Held on December 4, 2013
In this talk designed for students and faculty, Dr. Sarah Chinn, Professor of English at Hunter College, discussed the historical intersections of legal, medical, and racial discourses in the United States. The event was organized by Dr. Amy Traver, Professor of Sociology at Queensborough Community College, CUNY.
Please note the lecture's original title was "The Body, Disabilities and the Holocaust" which was updated to "Blood, Disability, and the Meaning of Japanese American Citizenship in World War II".

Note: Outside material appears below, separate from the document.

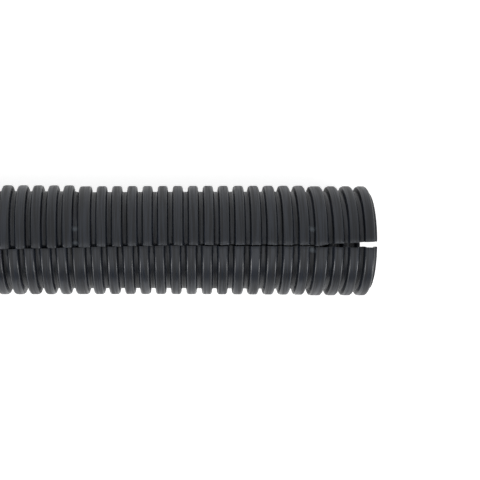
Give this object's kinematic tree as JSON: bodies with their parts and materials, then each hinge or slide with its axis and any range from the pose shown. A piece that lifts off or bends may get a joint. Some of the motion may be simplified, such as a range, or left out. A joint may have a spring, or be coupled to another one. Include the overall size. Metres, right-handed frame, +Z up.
{
  "type": "corrugated conduit",
  "caption": "Split corrugated plastic conduit, a straight cut length that sleeves and protects a bundle of cables laid in through its lengthwise slit.",
  "frame": {"origin": "middle of the length, at the level that the sleeve lies on, straight below its axis", "axes": "+X along the sleeve towards the end where the lips of the slit stand apart, +Y across it, +Z up, through the slit"},
  "size_m": [0.5, 0.0254, 0.0255],
  "materials": {
    "conduit": "satin, black polyamide or polypropylene as moulded"
  },
  "bodies": {
    "root": {"conduit": "conduit"}
  },
  "joints": []
}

Dr. Sarah Chinn, Professor of English at Hunter College, received her Ph.D. in English and Comparative Literature from Columbia University. Her work primarily explores questions of race, sexuality, and gender in U.S. literature and culture, particularly in the 19th century. She is the author of two books, Technology and the Logic of American Racism: A Cultural History of the Body as Evidence (Continuum, 2000), and Inventing Modern Adolescence: The Children of Immigrants in Turn-of-the-Center America. Dr. Chinn has published numerous scholarly articles on 19th century US literature, gender and sexuality, and disability studies.
Dr. Amy Traver is Professor of Sociology at Queensborough Community College, CUNY. Her research interests include student success and experiential pedagogies in community college contexts, as well as intersections of race/ethnicity and gender in American family life. Her most recent publications in these areas include articles in Teaching Sociology, Internet and Higher Education (with Volchok, Bidjerano, and Shea), Qualitative Sociology, Sociological Focus, and International Journal of Sociology of the Family. She is also the co-editor (with Perel Katz) of Service-Learning at the American Community College (Palgrave Macmillan 2014), an edited volume reviewed as a “must read” that “suggests a strategy for reconsidering the priorities and practices of higher education.” Traver is a graduate of Colgate University (B.A., 1997), Harvard University (Ed.M., 1999), and the State University of New York at Stony Brook (Ph.D., 2008).